Son #1: Fine. *siiiigh* Wallace! E can't a take the hill alone! E've got ta wait for tha oth'rs!
Me: What?! Are dey with us, or not! Are ye men! Are ye FREE men!
Son #2: *finally catches up* Hey, oh, hey... oh... Why is Dad painting his face blue? Oh.
Son #1: Yea.
Son #2: Can I go wait in the van?
Wife: No, you can not. We've got to get Ping and her sister to Santa.
Me: 'Er be the dirty 'brits! They be 'round us all! Look at 'em. Milling about, as if they own our lands!
Wife: Those are just the other shoppers love.
Me: Do ye not know that this be our lands!
Wife: Boys, I'm gonna go wait over there... you guys stay with Mel and the girls. Try to steer your father towards Santa.
We finally did get to Santa, and after quite a wait, and a few fights along the way, the girls got their picture taken with Santa.
And that's great.
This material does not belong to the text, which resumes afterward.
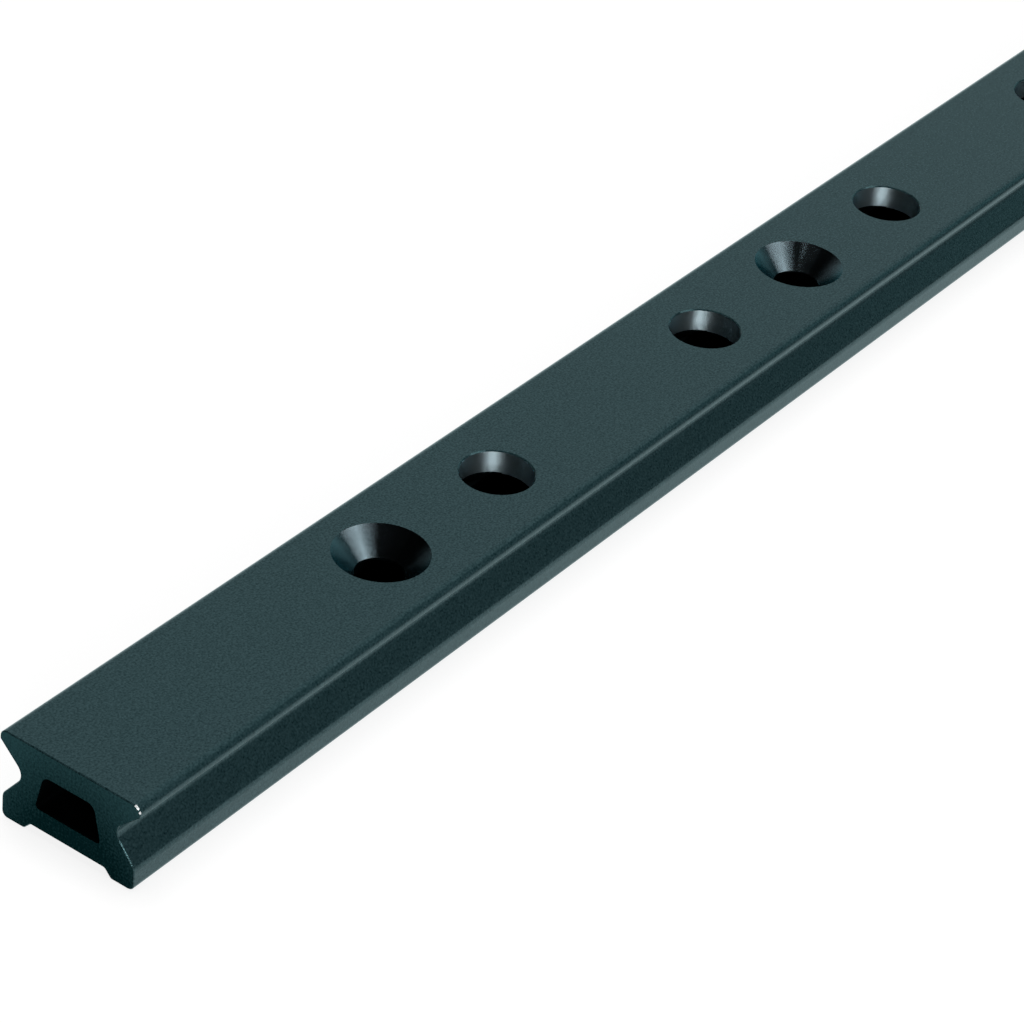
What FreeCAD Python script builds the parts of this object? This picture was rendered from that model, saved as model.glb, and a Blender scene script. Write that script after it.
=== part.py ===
import FreeCAD, Part

import math
import os

# A length of ball-bearing sail track: one aluminium extrusion of I section.
# Millimetres. X runs along the track, Y across it and Z up. The origin is
# the middle of the underside of the feet, and the end at -X is the one whose
# row of holes starts at FIRST_HOLE_FROM_END.

# Overall stock
TRACK_LENGTH = 1000.0
TRACK_HEIGHT = 13.0

# Top flange, which a car's balls wrap round
FLANGE_WIDTH = 21.7
FLANGE_TOP_RADIUS = 1.15
FLANGE_EDGE_FLAT = 0.25      # upright part of the edge, between its roundings
FLANGE_LOWER_RADIUS = 0.25
FLANGE_SLOPE_DEG = 46.0      # underside of the flange, measured from vertical

# Waist at the bottom of each side groove
WAIST_WIDTH = 15.1
WAIST_RADIUS = 1.8

# Lower flange
BASE_WIDTH = 20.7
BASE_SLOPE_DEG = 38.5        # upper side of the lower flange, from vertical
BASE_SHOULDER_RADIUS = 1.6

# Feet, and the shallow channel between them
FOOT_OUTER_RADIUS = 0.95
FOOT_INNER_RADIUS = 0.45
CHANNEL_MOUTH_WIDTH = 13.7
CHANNEL_CEILING_WIDTH = 11.6
CHANNEL_DEPTH = 1.1
CHANNEL_CORNER_RADIUS = 0.45

# Hollow core, a rounded trapezoid through the whole length
TOP_WEB = 3.5                # metal above the core
LOWER_WEB = 3.05             # metal between the core and the channel
CORE_TOP_WIDTH = 7.8
CORE_BOTTOM_WIDTH = 10.3
CORE_TOP_RADIUS = 1.3
CORE_BOTTOM_RADIUS = 0.6

# Fastener holes, countersunk for flush screw heads
FASTENER_PITCH = 100.0
FIRST_HOLE_FROM_END = 59.0
LEAST_HOLE_FROM_FAR_END = 25.0
FASTENER_HOLE_DIAMETER = 6.6
COUNTERSINK_DIAMETER = 13.0
COUNTERSINK_ANGLE_DEG = 90.0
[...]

What was awesome was that Ping was totally fine with Santa!
Even though he was a male... you know... like me. Albeit without a blue painted face... and far less rough and rugged.
And even though he had facial hair... she was fine. I mean, its not like I didn't have facial hair which terrified her... but hey, no thats great. I'm really happy that she just climbed up on his lap and smiled for the camera.
Oh, and he had long hair too. Yea, like me. But I could see where my hair would be scary, whereas Santas hair wasn't.
I'm so happy that Ping just climbed up on a total strangers lap and cuddled in for a picture.